Available data:
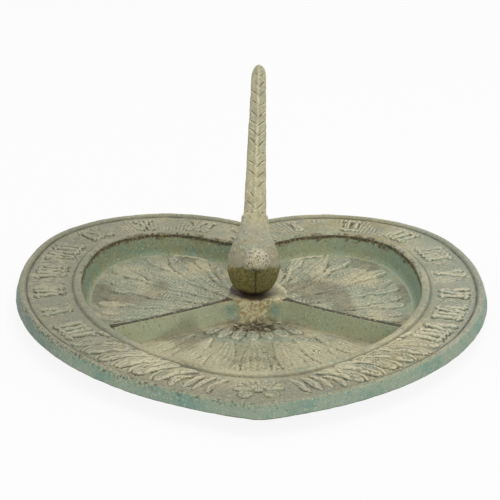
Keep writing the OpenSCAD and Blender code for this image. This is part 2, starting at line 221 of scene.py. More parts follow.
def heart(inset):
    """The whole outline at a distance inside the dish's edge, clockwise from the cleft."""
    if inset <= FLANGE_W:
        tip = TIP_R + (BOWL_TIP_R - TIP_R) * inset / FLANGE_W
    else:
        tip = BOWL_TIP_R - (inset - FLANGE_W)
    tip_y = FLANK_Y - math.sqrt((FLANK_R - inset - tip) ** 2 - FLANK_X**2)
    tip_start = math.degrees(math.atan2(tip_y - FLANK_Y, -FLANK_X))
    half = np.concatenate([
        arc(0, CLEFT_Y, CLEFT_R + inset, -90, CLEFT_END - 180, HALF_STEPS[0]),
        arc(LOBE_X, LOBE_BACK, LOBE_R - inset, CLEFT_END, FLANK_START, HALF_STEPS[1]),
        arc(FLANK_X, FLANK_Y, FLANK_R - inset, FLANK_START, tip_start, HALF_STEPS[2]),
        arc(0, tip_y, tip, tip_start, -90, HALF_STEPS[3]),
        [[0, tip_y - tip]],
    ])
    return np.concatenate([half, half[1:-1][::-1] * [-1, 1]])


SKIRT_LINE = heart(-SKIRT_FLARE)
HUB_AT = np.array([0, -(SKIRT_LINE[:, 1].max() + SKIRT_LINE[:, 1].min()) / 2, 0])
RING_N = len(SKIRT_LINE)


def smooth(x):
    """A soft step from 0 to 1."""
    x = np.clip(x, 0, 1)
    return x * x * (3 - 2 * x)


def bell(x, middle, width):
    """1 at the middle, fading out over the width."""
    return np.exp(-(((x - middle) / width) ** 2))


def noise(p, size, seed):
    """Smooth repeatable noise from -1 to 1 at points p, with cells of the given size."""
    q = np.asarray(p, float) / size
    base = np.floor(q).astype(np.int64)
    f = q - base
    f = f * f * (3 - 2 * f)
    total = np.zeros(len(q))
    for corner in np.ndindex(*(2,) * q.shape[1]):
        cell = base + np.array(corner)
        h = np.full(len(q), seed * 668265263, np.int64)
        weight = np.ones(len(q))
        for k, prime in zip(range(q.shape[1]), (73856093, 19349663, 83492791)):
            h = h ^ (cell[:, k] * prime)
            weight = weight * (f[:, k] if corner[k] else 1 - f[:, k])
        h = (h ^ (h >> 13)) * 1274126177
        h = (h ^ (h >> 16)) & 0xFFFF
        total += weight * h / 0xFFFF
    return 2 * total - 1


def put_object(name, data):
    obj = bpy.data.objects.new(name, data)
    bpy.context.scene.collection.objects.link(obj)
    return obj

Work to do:
Give the listing above again, word for word.

Answer to this exercise:
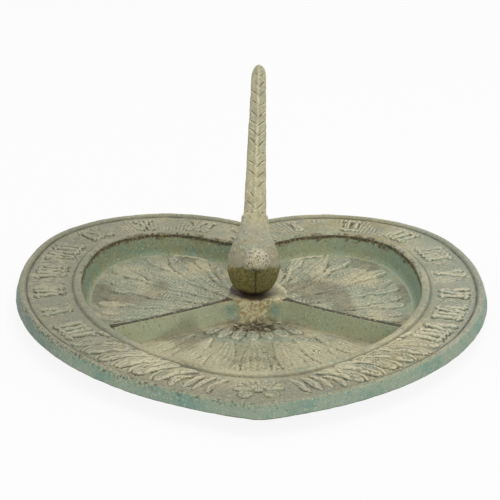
Keep writing the OpenSCAD and Blender code for this image. This is part 2, starting at line 221 of scene.py. More parts follow.
def heart(inset):
    """The whole outline at a distance inside the dish's edge, clockwise from the cleft."""
    if inset <= FLANGE_W:
        tip = TIP_R + (BOWL_TIP_R - TIP_R) * inset / FLANGE_W
    else:
        tip = BOWL_TIP_R - (inset - FLANGE_W)
    tip_y = FLANK_Y - math.sqrt((FLANK_R - inset - tip) ** 2 - FLANK_X**2)
    tip_start = math.degrees(math.atan2(tip_y - FLANK_Y, -FLANK_X))
    half = np.concatenate([
        arc(0, CLEFT_Y, CLEFT_R + inset, -90, CLEFT_END - 180, HALF_STEPS[0]),
        arc(LOBE_X, LOBE_BACK, LOBE_R - inset, CLEFT_END, FLANK_START, HALF_STEPS[1]),
        arc(FLANK_X, FLANK_Y, FLANK_R - inset, FLANK_START, tip_start, HALF_STEPS[2]),
        arc(0, tip_y, tip, tip_start, -90, HALF_STEPS[3]),
        [[0, tip_y - tip]],
    ])
    return np.concatenate([half, half[1:-1][::-1] * [-1, 1]])


SKIRT_LINE = heart(-SKIRT_FLARE)
HUB_AT = np.array([0, -(SKIRT_LINE[:, 1].max() + SKIRT_LINE[:, 1].min()) / 2, 0])
RING_N = len(SKIRT_LINE)


def smooth(x):
    """A soft step from 0 to 1."""
    x = np.clip(x, 0, 1)
    return x * x * (3 - 2 * x)


def bell(x, middle, width):
    """1 at the middle, fading out over the width."""
    return np.exp(-(((x - middle) / width) ** 2))


def noise(p, size, seed):
    """Smooth repeatable noise from -1 to 1 at points p, with cells of the given size."""
    q = np.asarray(p, float) / size
    base = np.floor(q).astype(np.int64)
    f = q - base
    f = f * f * (3 - 2 * f)
    total = np.zeros(len(q))
    for corner in np.ndindex(*(2,) * q.shape[1]):
        cell = base + np.array(corner)
        h = np.full(len(q), seed * 668265263, np.int64)
        weight = np.ones(len(q))
        for k, prime in zip(range(q.shape[1]), (73856093, 19349663, 83492791)):
            h = h ^ (cell[:, k] * prime)
            weight = weight * (f[:, k] if corner[k] else 1 - f[:, k])
        h = (h ^ (h >> 13)) * 1274126177
        h = (h ^ (h >> 16)) & 0xFFFF
        total += weight * h / 0xFFFF
    return 2 * total - 1


def put_object(name, data):
    obj = bpy.data.objects.new(name, data)
    bpy.context.scene.collection.objects.link(obj)
    return obj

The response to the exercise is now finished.